Object modeling scripts
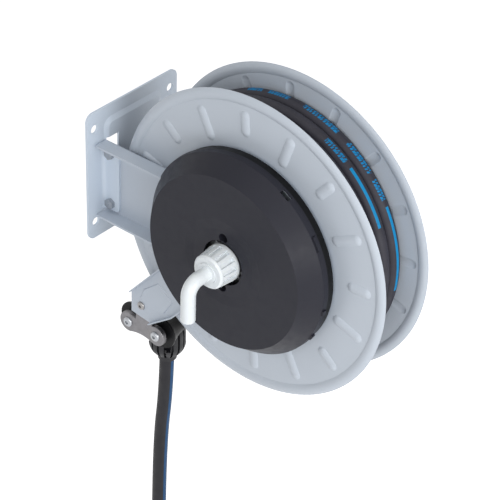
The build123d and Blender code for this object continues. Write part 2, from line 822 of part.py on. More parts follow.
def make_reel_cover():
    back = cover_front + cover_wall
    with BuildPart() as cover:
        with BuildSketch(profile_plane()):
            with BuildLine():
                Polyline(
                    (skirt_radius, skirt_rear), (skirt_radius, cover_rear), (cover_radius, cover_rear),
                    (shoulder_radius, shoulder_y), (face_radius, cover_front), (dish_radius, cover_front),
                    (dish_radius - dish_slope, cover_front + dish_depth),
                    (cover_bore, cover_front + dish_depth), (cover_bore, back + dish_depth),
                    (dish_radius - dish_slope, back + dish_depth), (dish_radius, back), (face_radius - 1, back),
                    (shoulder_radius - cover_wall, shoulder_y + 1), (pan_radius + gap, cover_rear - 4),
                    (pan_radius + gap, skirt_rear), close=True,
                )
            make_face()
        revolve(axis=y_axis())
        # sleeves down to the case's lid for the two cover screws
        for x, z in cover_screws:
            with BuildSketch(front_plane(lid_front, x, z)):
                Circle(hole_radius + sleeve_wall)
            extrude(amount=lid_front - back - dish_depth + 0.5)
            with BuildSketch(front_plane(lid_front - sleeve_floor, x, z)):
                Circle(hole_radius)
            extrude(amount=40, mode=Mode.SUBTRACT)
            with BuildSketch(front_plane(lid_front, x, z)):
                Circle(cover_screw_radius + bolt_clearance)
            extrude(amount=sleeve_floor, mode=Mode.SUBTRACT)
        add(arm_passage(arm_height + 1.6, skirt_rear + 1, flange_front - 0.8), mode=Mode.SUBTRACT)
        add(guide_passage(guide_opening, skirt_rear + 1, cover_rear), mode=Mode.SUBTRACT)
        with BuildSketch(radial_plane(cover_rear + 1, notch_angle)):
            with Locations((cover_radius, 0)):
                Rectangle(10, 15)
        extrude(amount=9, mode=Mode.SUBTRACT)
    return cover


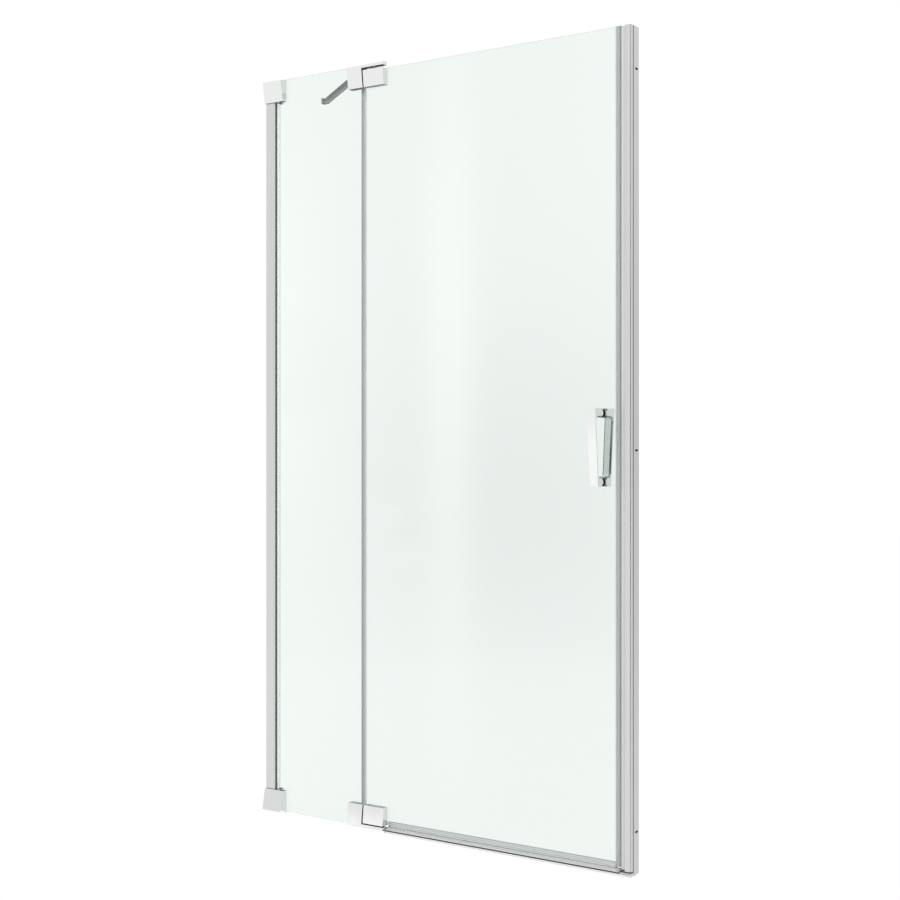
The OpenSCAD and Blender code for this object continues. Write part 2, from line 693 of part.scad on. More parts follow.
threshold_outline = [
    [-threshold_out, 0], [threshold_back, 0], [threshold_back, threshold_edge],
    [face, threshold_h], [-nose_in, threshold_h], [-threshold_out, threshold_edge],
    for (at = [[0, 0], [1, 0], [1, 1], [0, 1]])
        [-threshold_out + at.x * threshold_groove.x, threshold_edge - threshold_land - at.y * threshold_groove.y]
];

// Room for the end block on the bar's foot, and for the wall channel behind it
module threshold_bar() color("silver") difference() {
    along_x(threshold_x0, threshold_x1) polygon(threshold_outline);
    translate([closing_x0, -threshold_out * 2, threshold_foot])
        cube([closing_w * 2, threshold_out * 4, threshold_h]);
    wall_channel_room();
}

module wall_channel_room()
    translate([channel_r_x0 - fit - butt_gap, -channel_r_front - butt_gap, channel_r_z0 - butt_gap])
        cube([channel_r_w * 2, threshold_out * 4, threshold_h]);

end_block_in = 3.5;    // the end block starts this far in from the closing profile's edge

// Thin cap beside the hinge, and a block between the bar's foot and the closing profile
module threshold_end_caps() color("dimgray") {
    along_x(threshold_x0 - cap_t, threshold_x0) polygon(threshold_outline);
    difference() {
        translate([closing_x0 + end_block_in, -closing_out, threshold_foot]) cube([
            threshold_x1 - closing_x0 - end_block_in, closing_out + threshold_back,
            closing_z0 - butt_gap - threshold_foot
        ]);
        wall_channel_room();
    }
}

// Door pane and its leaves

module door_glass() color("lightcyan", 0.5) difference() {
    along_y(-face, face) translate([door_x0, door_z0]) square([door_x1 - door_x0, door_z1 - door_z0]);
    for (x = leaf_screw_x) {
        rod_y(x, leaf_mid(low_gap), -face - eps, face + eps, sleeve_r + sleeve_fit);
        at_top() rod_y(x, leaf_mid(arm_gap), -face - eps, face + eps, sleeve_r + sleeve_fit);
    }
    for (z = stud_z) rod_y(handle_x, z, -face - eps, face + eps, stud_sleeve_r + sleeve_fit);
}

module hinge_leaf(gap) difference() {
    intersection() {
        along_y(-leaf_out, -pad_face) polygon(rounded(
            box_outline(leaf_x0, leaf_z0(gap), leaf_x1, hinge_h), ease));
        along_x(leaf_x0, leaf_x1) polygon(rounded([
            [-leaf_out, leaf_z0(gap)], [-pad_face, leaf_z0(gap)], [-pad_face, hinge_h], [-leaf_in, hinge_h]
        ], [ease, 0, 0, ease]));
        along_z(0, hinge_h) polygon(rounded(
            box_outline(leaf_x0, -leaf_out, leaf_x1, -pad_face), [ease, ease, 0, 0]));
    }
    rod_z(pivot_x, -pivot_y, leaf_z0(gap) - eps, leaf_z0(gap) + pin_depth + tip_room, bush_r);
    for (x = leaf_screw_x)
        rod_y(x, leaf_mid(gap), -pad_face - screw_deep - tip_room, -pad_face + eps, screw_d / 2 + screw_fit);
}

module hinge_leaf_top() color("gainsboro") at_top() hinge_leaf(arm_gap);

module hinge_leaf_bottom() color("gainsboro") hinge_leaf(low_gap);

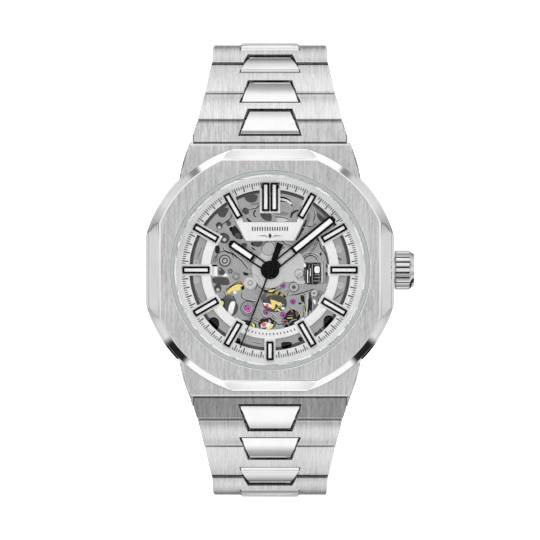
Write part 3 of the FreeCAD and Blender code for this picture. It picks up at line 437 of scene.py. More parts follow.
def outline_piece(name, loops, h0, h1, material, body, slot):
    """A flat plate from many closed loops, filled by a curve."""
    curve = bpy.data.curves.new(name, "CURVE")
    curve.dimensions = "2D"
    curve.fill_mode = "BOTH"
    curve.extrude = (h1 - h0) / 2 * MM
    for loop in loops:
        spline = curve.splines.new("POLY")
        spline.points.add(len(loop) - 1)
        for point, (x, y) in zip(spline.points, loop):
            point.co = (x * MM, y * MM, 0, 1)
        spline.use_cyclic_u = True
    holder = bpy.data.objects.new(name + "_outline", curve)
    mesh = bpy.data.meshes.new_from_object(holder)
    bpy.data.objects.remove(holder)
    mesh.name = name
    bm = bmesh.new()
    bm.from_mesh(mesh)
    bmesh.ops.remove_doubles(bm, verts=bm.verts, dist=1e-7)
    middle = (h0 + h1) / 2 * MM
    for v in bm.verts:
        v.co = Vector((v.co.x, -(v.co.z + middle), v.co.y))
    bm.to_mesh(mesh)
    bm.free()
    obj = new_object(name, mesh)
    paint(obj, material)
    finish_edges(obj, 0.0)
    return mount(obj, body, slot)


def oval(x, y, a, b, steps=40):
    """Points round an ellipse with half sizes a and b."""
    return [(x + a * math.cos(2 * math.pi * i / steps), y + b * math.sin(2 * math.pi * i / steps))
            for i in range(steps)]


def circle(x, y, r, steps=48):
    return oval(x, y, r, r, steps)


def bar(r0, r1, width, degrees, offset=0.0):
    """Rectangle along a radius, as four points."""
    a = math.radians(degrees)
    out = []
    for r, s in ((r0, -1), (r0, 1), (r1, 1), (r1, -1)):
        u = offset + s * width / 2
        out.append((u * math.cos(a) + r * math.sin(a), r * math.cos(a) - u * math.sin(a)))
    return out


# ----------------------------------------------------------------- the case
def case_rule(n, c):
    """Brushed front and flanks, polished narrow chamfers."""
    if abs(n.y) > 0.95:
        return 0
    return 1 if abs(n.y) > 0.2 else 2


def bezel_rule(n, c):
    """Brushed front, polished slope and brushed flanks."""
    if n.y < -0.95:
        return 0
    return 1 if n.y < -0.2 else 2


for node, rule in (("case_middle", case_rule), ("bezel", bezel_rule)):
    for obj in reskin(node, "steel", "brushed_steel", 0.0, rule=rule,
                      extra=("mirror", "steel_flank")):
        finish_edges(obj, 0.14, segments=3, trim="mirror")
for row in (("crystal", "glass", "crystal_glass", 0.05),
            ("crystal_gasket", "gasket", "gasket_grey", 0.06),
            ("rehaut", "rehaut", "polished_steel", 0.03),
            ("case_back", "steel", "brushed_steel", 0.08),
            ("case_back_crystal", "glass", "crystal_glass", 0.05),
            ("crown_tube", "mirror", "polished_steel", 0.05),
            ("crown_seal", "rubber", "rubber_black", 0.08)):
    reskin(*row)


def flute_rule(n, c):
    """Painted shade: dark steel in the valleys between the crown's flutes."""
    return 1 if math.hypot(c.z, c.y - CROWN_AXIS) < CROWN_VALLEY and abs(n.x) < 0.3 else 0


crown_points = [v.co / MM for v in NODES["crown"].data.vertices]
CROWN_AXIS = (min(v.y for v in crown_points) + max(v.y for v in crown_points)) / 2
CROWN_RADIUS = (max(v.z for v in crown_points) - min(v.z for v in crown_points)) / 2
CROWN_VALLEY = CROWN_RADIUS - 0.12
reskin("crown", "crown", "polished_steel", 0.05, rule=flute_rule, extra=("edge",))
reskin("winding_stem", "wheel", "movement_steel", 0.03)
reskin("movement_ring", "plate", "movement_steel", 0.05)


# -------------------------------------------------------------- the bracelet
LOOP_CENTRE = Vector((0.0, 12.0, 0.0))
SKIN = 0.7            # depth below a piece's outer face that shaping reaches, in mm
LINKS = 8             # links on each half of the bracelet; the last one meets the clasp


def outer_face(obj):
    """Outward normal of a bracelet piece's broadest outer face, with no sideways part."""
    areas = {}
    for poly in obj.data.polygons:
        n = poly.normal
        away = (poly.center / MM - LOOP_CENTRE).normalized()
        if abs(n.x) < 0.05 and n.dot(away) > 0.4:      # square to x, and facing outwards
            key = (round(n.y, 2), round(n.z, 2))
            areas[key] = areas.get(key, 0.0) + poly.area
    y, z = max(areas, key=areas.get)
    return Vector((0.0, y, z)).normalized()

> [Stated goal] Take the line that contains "Write part 3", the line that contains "return oval(x, y, r, r, steps)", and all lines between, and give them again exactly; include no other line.

> [Expected answer]
Write part 3 of the FreeCAD and Blender code for this picture. It picks up at line 437 of scene.py. More parts follow.
def outline_piece(name, loops, h0, h1, material, body, slot):
    """A flat plate from many closed loops, filled by a curve."""
    curve = bpy.data.curves.new(name, "CURVE")
    curve.dimensions = "2D"
    curve.fill_mode = "BOTH"
    curve.extrude = (h1 - h0) / 2 * MM
    for loop in loops:
        spline = curve.splines.new("POLY")
        spline.points.add(len(loop) - 1)
        for point, (x, y) in zip(spline.points, loop):
            point.co = (x * MM, y * MM, 0, 1)
        spline.use_cyclic_u = True
    holder = bpy.data.objects.new(name + "_outline", curve)
    mesh = bpy.data.meshes.new_from_object(holder)
    bpy.data.objects.remove(holder)
    mesh.name = name
    bm = bmesh.new()
    bm.from_mesh(mesh)
    bmesh.ops.remove_doubles(bm, verts=bm.verts, dist=1e-7)
    middle = (h0 + h1) / 2 * MM
    for v in bm.verts:
        v.co = Vector((v.co.x, -(v.co.z + middle), v.co.y))
    bm.to_mesh(mesh)
    bm.free()
    obj = new_object(name, mesh)
    paint(obj, material)
    finish_edges(obj, 0.0)
    return mount(obj, body, slot)


def oval(x, y, a, b, steps=40):
    """Points round an ellipse with half sizes a and b."""
    return [(x + a * math.cos(2 * math.pi * i / steps), y + b * math.sin(2 * math.pi * i / steps))
            for i in range(steps)]


def circle(x, y, r, steps=48):
    return oval(x, y, r, r, steps)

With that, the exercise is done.